A descoberta resolve um mistério de décadas e abre novos caminhos de pesquisa em milhares de moléculas semelhantes, muitas dos quais susceptíveis de ser clinicamente úteis.
Investigadores da Universidade do Illinois, nos EUA, anunciaram num estudo publicado na revista Nature um grande avanço na compreensão de como um poderoso antibiótico é produzido na natureza.
Os cientistas concentraram-se numa classe de compostos com propriedades antibióticas, o mais conhecido dos quais é a nisina, um produto natural do leite que pode ser sintetizado em laboratório e é adicionado aos alimentos como conservante.
A nisina tem sido usada para combater patógenos de origem alimentar desde o final dos anos 1960.
Os investigadores já conheciam a sequência do gene da nisina, e conseguem reproduzir a cadeia de aminoácidos (peptídeo) que são codificados por esse gene.
Mas o peptídeo sofre várias modificações na célula depois de ter sido produzido, mudanças que lhe dão a sua forma final e função. Os investigadores têm tentado ao longo de mais de 25 anos entender como essas mudanças ocorrem.
“Os peptídeos são um pouco como o esparguete, são demasiado flexíveis para fazer o seu trabalho”, diz Wilfred van der Donk, professor de química e investigador da Universidade de Illinois, que liderou a pesquisa em conjunto com o bioquímico Satish Nair. “A natureza começa a fazer o cíclico peptídico”.
Enzimas especiais fazem este trabalho.

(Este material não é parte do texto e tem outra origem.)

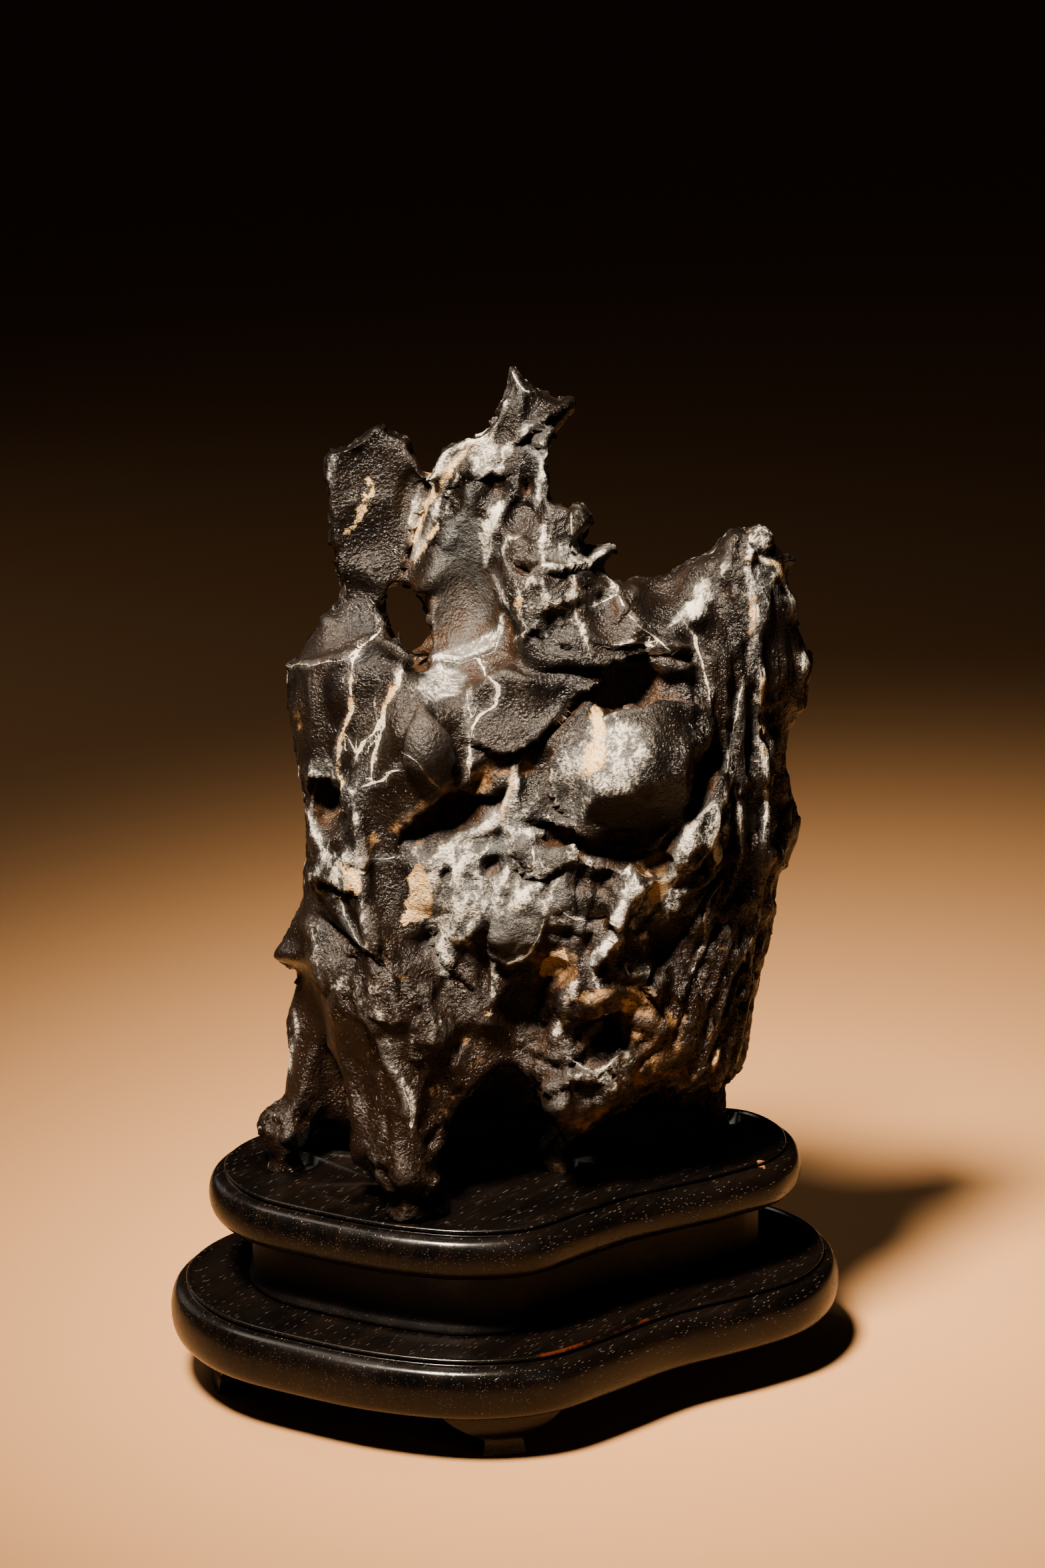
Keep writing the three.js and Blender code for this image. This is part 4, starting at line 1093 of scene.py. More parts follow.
# %% Wisps of bloom
WISPS = {
    "brow": (6, 1.0, [(763, 1265), (785, 1253), (808, 1249), (854, 1259), (880, 1288), (919, 1296)]),
    "brow, far end": (9, 0.8, [(919, 1296), (940, 1305), (958, 1330), (975, 1345)]),
    "cavity foot": (13, 1.0, [(640, 1300), (672, 1278), (717, 1246), (745, 1228), (763, 1213), (772, 1170)]),
    "centre flow": (13, 0.9, [(700, 1290), (690, 1330), (672, 1370), (655, 1410), (668, 1450), (678, 1480)]),
    "second flow": (8, 0.8, [(722, 1325), (712, 1350), (718, 1380), (708, 1400)]),
    "lobe": (14, 0.6, [(790, 1330), (775, 1350), (760, 1375)]),
    "right streak": (6, 1.0, [(866, 1316), (860, 1340), (857, 1362)]),
    "star": (5, 1.0, [(805, 1352), (810, 1366), (826, 1374), (845, 1384), (873, 1396)]),
    "thread by the cleft": (3.5, 0.9, [(738, 1438), (740, 1465), (734, 1500)]),
    "tongue": (11, 1.0, [(948, 1322), (938, 1350), (925, 1385), (912, 1410), (895, 1425)]),
    "tongue, tip": (6, 0.8, [(895, 1425), (882, 1450), (898, 1480)]),
    "tongue, left lobe": (8, 0.6, [(905, 1318), (925, 1330), (936, 1345)]),
    "pale ridge": (9, 1.0, [(1088, 1190), (1086, 1240), (1076, 1285), (1048, 1318)]),
    "pale ridge, left edge": (9, 0.9, [(1062, 1190), (1040, 1235), (1022, 1265), (1012, 1310), (985, 1342)]),
    "ridge foot": (13, 1.0, [(1012, 1318), (990, 1335), (965, 1360), (948, 1385)]),
    "fleck": (5, 0.9, [(955, 1408), (972, 1398)]),
    "strut": (7, 0.9, [(862, 1478), (852, 1500), (846, 1530), (838, 1548)]),
    "under the pit": (11, 0.45, [(850, 1575), (868, 1598), (893, 1604), (920, 1590), (926, 1575)]),
    "tooth": (14, 0.4, [(880, 1615), (890, 1640), (880, 1660)]),
    "beside the pit": (4, 0.9, [(925, 1560), (932, 1578), (948, 1592)]),
    "ridge streak": (10, 1.0, [(717, 654), (690, 680), (655, 708), (634, 735), (624, 775), (618, 835)]),
    "second ridge streak": (6, 0.9, [(668, 720), (650, 760), (636, 800), (626, 830)]),
    "spike rim": (4, 0.9, [(690, 712), (676, 735), (670, 770)]),
    "white column": (7, 1.1, [(773, 728), (762, 748), (744, 770), (732, 792), (726, 820), (726, 850)]),
    "trough rim": (5, 1.0, [(738, 862), (750, 890), (757, 915), (752, 945), (735, 968), (715, 982)]),
    "trough foot": (12, 1.1, [(655, 985), (685, 982), (715, 972), (738, 955)]),
    "trough wall": (16, 0.45, [(690, 800), (705, 850), (712, 900), (700, 950)]),
    "peak column": (12, 0.5, [(765, 565), (757, 600), (750, 640), (735, 680)]),
    "under the peak": (12, 0.8, [(775, 665), (760, 680), (745, 700)]),
    "right column": (6, 0.9, [(790, 672), (800, 680), (812, 676), (818, 700), (810, 720)]),
    "right column, low": (6, 0.7, [(812, 720), (806, 745), (800, 760)]),
    "dish edge": (5, 1.0, [(812, 790), (811, 812), (816, 849), (840, 858), (868, 852), (900, 832)]),
    "dome rim": (3.5, 0.9, [(778, 803), (758, 810), (754, 828), (757, 845)]),
    "block seam": (4, 0.66, [(785, 872), (778, 890), (782, 915), (778, 930), (790, 948), (775, 960)]),
    "block seam, right": (4, 1.0, [(862, 862), (866, 895), (868, 924), (880, 969)]),
    "tent thread": (4, 0.9, [(913, 865), (922, 885), (905, 900), (890, 908)]),
    "second vein": (7, 0.55, [(605, 990), (598, 1015), (588, 1040), (578, 1062)]),
    "third band": (7, 0.5, [(526, 1104), (533, 1133), (529, 1162), (526, 1199), (533, 1235)]),
    "fold light": (3, 0.5, [(533, 1235), (540, 1283), (544, 1345), (550, 1418)]),
    "fan column": (7, 0.7, [(703, 1030), (702, 1070), (704, 1120), (700, 1170)]),
    "fan column, branch": (4, 0.6, [(722, 1000), (745, 1035), (728, 1062), (708, 1090)]),
    "fan hem": (3, 0.6, [(742, 1128), (773, 1125), (800, 1112)]),
    "under the fan": (8, 0.85, [(772, 1135), (770, 1165), (768, 1200)]),
    "horn tongue": (8, 0.85, [(1122, 850), (1126, 890), (1134, 925), (1132, 955), (1120, 990)]),
    "horn tongue, right": (6, 0.7, [(1158, 900), (1146, 930), (1134, 960), (1120, 990)]),
    "horn crust, edge": (6, 1.0, [(1090, 845), (1062, 880), (1040, 905), (1022, 925), (1004, 942)]),
    "horn ring": (4, 0.9, [(1123, 798), (1121, 834), (1147, 844), (1165, 855), (1179, 883)]),
    "horn strip": (4, 0.9, [(1178, 850), (1184, 885), (1192, 905), (1188, 935)]),
    "flank line": (3, 0.7, [(1147, 1000), (1146, 1060), (1143, 1123), (1148, 1160), (1144, 1200),
                            (1146, 1262)]),
    "second flank line": (3, 0.6, [(1112, 1031), (1098, 1074), (1087, 1159)]),
    "third flank line": (3, 0.6, [(1107, 1145), (1112, 1194), (1113, 1275)]),
    "leg band": (15, 0.48, [(455, 1388), (480, 1420), (486, 1452), (512, 1482), (548, 1506), (580, 1532),
                            (588, 1570), (590, 1600)]),
    "leg band, lower": (4, 0.6, [(597, 1600), (606, 1625), (614, 1640), (616, 1665), (617, 1685)]),
    "boss flecks": (5, 0.5, [(616, 1580), (618, 1540), (640, 1518), (664, 1530)]),
    "left strip": (7, 0.9, [(462, 1222), (472, 1248), (484, 1275), (494, 1300)]),
    "left strip, second": (5, 0.9, [(466, 1322), (482, 1300), (505, 1280)]),
    "spike thread": (2.5, 0.6, [(508, 1340), (518, 1375), (532, 1405), (560, 1432)]),
    "rear leg edge": (4, 0.7, [(438, 1516), (443, 1543), (438, 1580), (433, 1613)]),
    "boulder spray, low": (16, 0.7, [(948, 1130), (925, 1170), (902, 1205), (892, 1232)]),
    "leg band, upper": (7, 0.45, [(520, 1465), (560, 1480), (590, 1490), (600, 1530)]),
}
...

No caso da nisina, uma enzima chamada uma desidratase remove a água para ajudar a dar ao antibiótico a sua forma tridimensional final. Este é o primeiro passo para converter o péptideo semelhante a esparguete numa estrutura de cinco anéis, explica van der Donk.
Os anéis são essenciais para a função de antibiótico de nisina: dois deles interrompem a construção de paredes de células bacterianas, ao passo que os outros três fazem furos nas membranas bacterianas.
Esta dupla acção é especialmente eficaz, tornando-se muito mais difícil aos micróbios desenvolverem resistência ao antibiótico.
Estudos anteriores mostraram que a desidratase foi envolvida nestas modificações mas os investigadores não foram capazes de determinar como aconteceu.
Isto tem impedido a descoberta, produção e estudo de dezenas de compostos similares que também podem ser úteis no combate a doenças de origem alimentar ou infecções microbianas perigosas, diz o cientista.
Através de um minucioso processo de eliminação, Manuel Ortega, um estudante de pós-graduação no laboratório van der Donk, estabeleceu que o aminoácido glutamato foi essencial para a transformação da nisina.
“Descobriu-se que a desidratase fez duas coisas: adicionou glutamato ao peptídeo da nisina, e eliminou glutamato. Mas como pode uma enzima ter duas actividades diferentes?”, interroga-se o bioquímico Satish Nair.
Para ajudar a responder a esta pergunta, Yue Hao, uma estudante de pós-graduação no laboratório de Nair, utilizou cristalografia de raios-X para visualizar como a desidratase se liga ao peptídeo da nisina.
Hao descobriu que a enzima interage com o péptideo de duas maneiras: agarra rapidamente uma parte e segura-a, enquanto uma parte diferente ajuda a instalar as estruturas de anel.
“Há uma parte do precursor peptídeo que é mantido constante, e há uma parte que é flexível. E a parte flexível é realmente onde a química é realizada”, explica Nair.
“Neste estudo, resolvemos um monte de interrgações que os cientistas têm tido sobre como a desidratação funciona a um nível químico”, diz van der Donk.
“E verifica-se que na natureza um número bastante grande de produtos naturais – muitos deles com potencial terapêutico – são feitos de forma semelhante.”
“Isto é realmente como acender uma luz onde antes era escuro. Agora nós e outros laboratórios podemos fazer todos os tipos de coisas que não podíamos fazer antes”, conclui van der Donk.